Task directions:
Lift out, unaltered, the lines of the material below between the line holding "obj.matrix_parent_inverse = Matrix.Identity(4)" and the line holding "imported = [obj", counting both.
** Start of Supplied material **
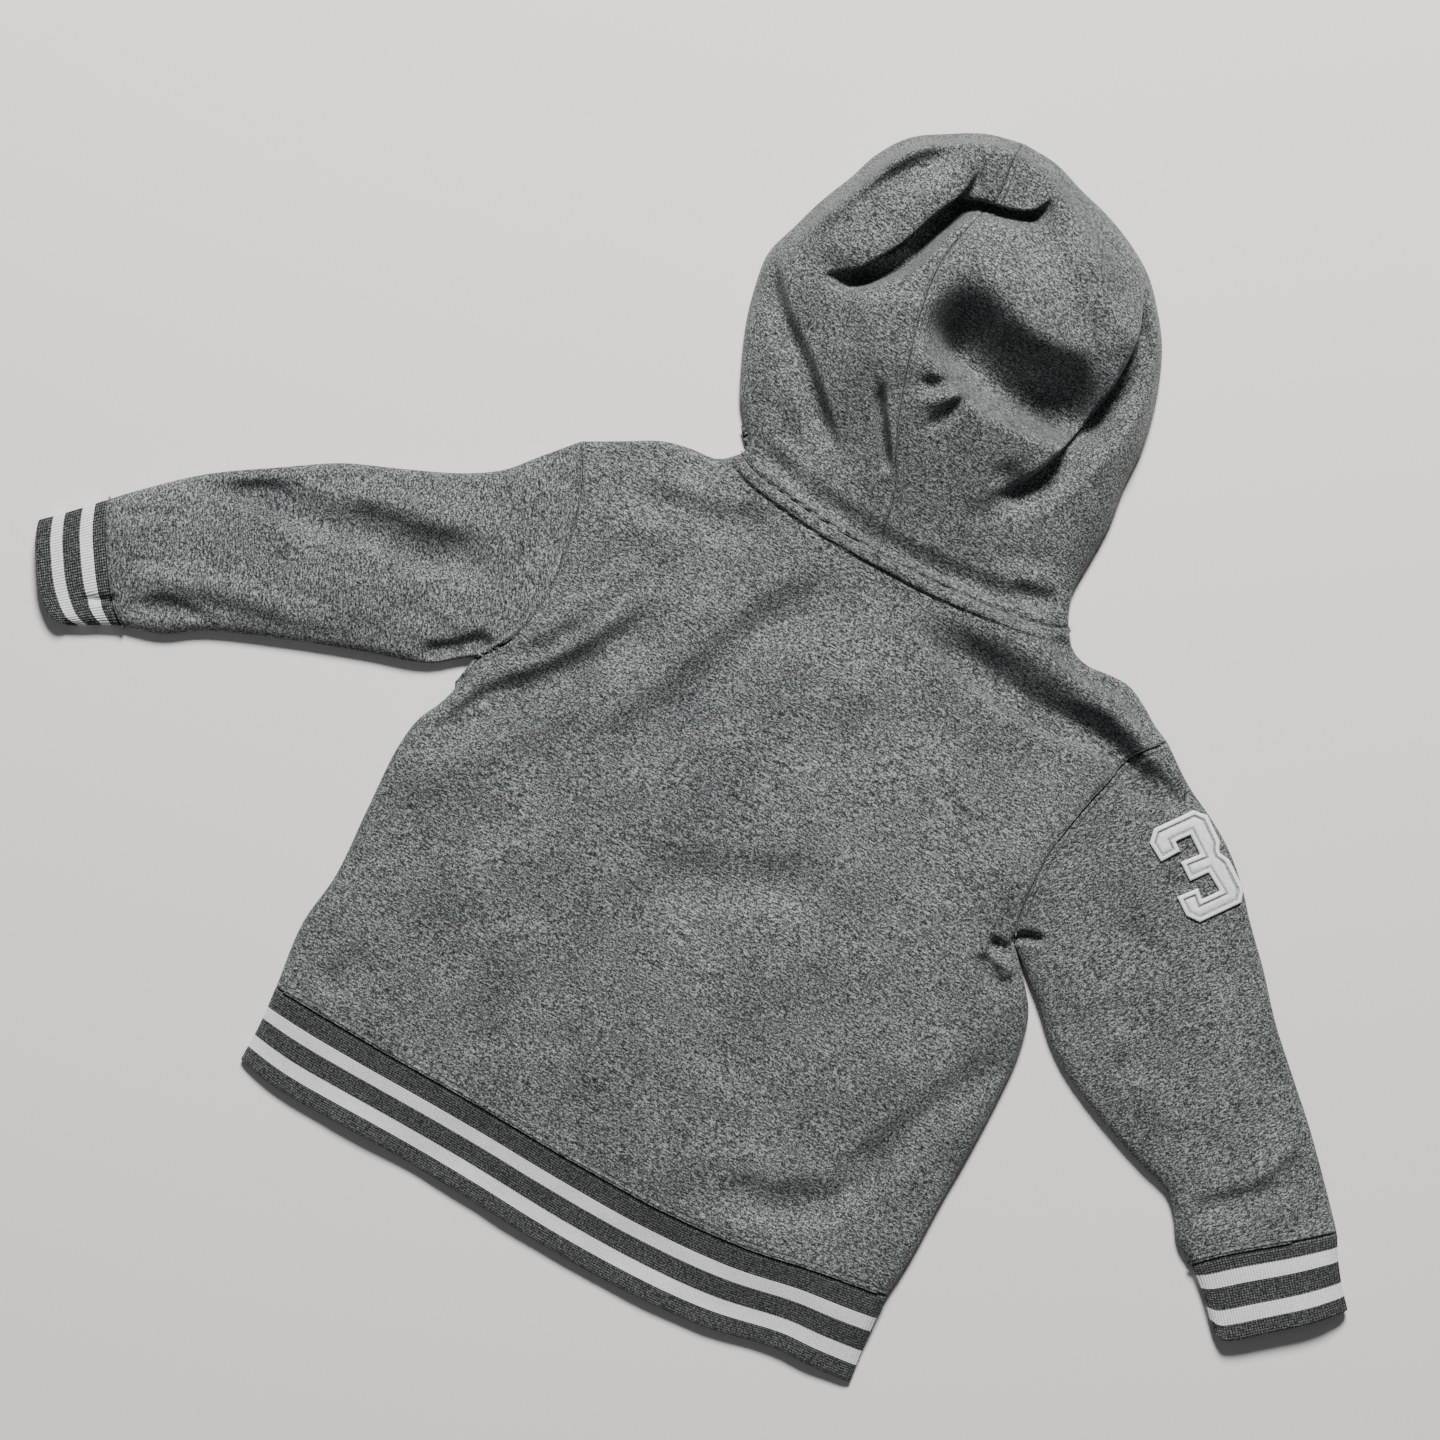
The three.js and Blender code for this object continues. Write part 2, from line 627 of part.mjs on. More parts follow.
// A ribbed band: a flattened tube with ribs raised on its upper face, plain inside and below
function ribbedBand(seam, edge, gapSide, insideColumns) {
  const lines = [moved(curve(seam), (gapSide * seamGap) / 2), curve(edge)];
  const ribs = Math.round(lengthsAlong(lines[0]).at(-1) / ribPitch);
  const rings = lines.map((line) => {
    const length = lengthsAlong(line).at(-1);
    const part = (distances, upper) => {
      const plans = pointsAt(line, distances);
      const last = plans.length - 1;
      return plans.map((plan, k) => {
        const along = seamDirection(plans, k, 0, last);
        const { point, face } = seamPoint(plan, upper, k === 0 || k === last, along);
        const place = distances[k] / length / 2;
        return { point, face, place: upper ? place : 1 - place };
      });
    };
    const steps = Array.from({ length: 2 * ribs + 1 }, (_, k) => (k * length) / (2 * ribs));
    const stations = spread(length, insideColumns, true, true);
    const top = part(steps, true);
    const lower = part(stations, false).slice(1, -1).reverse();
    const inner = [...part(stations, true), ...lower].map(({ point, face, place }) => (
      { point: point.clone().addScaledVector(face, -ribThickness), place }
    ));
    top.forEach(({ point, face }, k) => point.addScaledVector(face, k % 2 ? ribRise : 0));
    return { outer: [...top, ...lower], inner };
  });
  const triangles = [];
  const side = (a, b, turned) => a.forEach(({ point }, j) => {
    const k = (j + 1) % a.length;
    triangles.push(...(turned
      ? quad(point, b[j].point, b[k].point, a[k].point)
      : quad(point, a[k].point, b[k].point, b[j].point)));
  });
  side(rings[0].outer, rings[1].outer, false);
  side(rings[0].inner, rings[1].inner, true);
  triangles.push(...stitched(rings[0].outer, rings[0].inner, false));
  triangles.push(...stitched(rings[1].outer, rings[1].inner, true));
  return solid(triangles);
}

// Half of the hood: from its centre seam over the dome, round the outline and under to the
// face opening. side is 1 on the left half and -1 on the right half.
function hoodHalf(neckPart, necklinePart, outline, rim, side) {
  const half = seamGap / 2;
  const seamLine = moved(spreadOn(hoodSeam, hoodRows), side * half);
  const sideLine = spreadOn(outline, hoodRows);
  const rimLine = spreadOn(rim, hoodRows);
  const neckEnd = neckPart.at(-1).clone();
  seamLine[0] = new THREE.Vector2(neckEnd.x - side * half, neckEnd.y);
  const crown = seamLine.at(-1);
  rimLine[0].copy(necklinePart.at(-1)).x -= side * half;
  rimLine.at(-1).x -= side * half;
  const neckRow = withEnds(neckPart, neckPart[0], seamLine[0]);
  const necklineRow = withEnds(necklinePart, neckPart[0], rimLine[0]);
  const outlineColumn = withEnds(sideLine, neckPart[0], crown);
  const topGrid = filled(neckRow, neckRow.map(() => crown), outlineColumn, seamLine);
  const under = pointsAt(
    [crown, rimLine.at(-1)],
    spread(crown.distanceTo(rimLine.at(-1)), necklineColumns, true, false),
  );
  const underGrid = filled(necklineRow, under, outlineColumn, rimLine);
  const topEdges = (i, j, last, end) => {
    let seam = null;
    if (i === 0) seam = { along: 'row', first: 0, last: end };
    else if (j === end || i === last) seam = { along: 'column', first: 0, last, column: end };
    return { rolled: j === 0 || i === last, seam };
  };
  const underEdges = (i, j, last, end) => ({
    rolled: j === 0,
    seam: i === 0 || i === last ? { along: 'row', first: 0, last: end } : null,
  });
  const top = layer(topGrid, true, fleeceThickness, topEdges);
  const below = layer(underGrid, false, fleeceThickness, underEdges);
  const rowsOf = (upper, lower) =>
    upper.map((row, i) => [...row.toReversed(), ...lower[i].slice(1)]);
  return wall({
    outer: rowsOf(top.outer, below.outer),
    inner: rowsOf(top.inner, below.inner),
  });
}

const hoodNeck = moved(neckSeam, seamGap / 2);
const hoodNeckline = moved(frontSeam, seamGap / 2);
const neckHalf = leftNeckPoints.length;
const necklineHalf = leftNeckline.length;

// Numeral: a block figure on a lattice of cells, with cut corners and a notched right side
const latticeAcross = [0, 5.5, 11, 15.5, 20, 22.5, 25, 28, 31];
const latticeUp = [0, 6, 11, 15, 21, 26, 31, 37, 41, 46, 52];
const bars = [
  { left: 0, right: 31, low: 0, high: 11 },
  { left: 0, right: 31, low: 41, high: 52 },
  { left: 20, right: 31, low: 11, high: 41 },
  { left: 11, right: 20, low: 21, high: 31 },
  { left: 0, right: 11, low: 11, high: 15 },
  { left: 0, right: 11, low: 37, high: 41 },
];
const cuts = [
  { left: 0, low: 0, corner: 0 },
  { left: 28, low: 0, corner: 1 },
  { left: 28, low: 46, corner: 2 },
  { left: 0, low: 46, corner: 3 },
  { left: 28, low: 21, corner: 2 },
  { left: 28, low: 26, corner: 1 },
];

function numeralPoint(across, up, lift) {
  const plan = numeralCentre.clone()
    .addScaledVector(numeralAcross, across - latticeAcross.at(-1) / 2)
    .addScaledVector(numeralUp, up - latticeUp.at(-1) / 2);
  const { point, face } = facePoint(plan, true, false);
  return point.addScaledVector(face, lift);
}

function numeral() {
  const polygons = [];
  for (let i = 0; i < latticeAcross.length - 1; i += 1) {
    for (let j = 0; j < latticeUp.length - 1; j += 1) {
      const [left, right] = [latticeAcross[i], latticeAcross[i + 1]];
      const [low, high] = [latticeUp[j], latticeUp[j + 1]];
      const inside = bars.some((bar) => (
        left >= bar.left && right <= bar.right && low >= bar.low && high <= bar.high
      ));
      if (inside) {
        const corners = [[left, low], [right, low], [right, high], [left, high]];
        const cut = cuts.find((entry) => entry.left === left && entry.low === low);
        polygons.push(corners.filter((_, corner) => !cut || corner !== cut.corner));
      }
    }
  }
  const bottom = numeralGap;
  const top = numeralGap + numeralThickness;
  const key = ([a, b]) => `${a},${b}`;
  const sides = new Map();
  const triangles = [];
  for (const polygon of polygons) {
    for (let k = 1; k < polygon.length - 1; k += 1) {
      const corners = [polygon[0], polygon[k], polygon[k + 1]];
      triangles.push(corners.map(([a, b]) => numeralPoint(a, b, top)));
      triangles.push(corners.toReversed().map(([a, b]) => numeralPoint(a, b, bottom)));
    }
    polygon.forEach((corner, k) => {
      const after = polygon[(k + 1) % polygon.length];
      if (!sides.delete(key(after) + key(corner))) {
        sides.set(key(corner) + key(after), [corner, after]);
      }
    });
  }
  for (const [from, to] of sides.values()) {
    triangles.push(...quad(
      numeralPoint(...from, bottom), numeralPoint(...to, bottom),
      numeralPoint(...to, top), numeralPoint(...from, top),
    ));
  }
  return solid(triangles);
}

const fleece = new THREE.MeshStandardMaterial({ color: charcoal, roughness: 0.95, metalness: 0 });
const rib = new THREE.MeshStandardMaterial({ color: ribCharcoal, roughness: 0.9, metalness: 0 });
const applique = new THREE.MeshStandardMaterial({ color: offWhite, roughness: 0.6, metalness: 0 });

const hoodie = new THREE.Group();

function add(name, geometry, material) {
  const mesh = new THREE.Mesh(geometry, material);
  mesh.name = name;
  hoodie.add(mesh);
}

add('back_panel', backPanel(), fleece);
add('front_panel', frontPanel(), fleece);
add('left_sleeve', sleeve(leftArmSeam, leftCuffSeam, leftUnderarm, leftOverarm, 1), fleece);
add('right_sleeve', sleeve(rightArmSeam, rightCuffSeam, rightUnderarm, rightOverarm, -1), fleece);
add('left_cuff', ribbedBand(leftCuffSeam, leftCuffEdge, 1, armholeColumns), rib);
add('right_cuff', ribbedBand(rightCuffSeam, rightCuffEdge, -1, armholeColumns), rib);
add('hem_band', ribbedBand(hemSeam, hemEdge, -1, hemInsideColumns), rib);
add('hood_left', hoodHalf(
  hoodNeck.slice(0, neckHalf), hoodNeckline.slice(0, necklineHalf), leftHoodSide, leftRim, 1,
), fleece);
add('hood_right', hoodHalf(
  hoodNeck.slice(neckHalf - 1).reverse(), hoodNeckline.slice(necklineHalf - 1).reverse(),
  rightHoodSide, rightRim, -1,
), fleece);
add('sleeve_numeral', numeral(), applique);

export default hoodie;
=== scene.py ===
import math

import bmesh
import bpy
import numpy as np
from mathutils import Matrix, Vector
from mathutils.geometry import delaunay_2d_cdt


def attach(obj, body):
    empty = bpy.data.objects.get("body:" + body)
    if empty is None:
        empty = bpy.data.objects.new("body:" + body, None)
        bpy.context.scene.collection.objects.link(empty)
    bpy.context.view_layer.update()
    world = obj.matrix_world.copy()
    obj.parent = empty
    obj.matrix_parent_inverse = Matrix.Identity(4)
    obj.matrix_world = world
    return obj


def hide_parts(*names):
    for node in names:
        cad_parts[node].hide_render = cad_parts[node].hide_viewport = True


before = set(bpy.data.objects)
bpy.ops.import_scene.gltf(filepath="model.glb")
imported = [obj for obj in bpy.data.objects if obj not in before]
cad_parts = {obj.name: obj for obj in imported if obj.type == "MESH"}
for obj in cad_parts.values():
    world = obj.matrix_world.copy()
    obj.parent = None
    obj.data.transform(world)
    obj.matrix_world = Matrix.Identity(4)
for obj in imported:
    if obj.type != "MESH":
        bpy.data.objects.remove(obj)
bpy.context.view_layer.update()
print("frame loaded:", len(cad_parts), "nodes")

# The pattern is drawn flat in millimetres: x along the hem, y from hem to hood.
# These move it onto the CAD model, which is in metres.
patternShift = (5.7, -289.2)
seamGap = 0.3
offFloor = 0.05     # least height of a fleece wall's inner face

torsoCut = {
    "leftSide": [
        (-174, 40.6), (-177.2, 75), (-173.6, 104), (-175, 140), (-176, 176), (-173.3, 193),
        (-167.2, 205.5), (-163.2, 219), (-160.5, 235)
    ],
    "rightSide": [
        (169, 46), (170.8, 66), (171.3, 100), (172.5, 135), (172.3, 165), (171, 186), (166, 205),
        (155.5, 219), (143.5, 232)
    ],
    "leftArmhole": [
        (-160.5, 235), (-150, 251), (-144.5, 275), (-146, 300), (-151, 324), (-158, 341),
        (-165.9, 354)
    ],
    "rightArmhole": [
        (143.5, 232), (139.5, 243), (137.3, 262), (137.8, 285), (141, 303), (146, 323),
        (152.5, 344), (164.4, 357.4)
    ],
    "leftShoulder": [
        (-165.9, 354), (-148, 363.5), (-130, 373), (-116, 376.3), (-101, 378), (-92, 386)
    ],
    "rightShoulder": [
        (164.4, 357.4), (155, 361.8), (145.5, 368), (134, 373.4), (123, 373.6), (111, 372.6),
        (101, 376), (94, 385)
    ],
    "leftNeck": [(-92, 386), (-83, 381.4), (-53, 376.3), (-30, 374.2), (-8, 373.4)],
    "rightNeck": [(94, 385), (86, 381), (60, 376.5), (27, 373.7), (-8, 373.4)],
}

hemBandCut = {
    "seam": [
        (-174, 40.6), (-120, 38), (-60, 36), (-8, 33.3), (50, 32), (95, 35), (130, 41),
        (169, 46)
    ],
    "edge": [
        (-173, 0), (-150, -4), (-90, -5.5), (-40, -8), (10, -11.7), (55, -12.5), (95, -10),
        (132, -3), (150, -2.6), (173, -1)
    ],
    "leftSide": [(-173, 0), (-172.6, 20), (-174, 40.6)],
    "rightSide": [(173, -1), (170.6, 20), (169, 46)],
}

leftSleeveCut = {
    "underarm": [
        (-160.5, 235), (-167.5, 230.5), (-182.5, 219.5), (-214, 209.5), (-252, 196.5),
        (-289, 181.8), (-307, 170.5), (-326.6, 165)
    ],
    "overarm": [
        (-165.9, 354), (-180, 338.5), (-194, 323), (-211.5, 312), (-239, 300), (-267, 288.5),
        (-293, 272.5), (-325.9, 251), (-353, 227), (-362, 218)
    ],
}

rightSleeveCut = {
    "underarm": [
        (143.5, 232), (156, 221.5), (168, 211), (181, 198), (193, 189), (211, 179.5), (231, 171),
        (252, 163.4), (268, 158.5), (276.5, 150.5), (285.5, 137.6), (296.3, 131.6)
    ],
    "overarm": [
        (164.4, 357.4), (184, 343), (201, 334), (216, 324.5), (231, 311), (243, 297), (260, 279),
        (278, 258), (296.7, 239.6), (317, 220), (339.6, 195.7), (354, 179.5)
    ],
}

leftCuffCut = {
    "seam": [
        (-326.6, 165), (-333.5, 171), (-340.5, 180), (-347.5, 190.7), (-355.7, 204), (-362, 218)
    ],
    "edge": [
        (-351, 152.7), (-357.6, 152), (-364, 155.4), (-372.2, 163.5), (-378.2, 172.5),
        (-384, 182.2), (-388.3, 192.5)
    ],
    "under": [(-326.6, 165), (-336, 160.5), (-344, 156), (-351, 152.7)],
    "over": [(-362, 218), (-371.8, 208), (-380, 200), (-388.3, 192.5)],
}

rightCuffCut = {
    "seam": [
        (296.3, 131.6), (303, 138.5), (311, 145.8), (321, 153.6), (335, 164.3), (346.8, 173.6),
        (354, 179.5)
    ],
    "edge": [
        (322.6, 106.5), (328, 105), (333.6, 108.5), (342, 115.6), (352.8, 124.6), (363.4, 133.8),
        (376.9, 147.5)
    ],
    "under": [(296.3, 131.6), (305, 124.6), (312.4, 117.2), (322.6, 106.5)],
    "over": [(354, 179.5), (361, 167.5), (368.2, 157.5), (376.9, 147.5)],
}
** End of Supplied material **
Response below:
    obj.matrix_parent_inverse = Matrix.Identity(4)
    obj.matrix_world = world
    return obj


def hide_parts(*names):
    for node in names:
        cad_parts[node].hide_render = cad_parts[node].hide_viewport = True


before = set(bpy.data.objects)
bpy.ops.import_scene.gltf(filepath="model.glb")
imported = [obj for obj in bpy.data.objects if obj not in before]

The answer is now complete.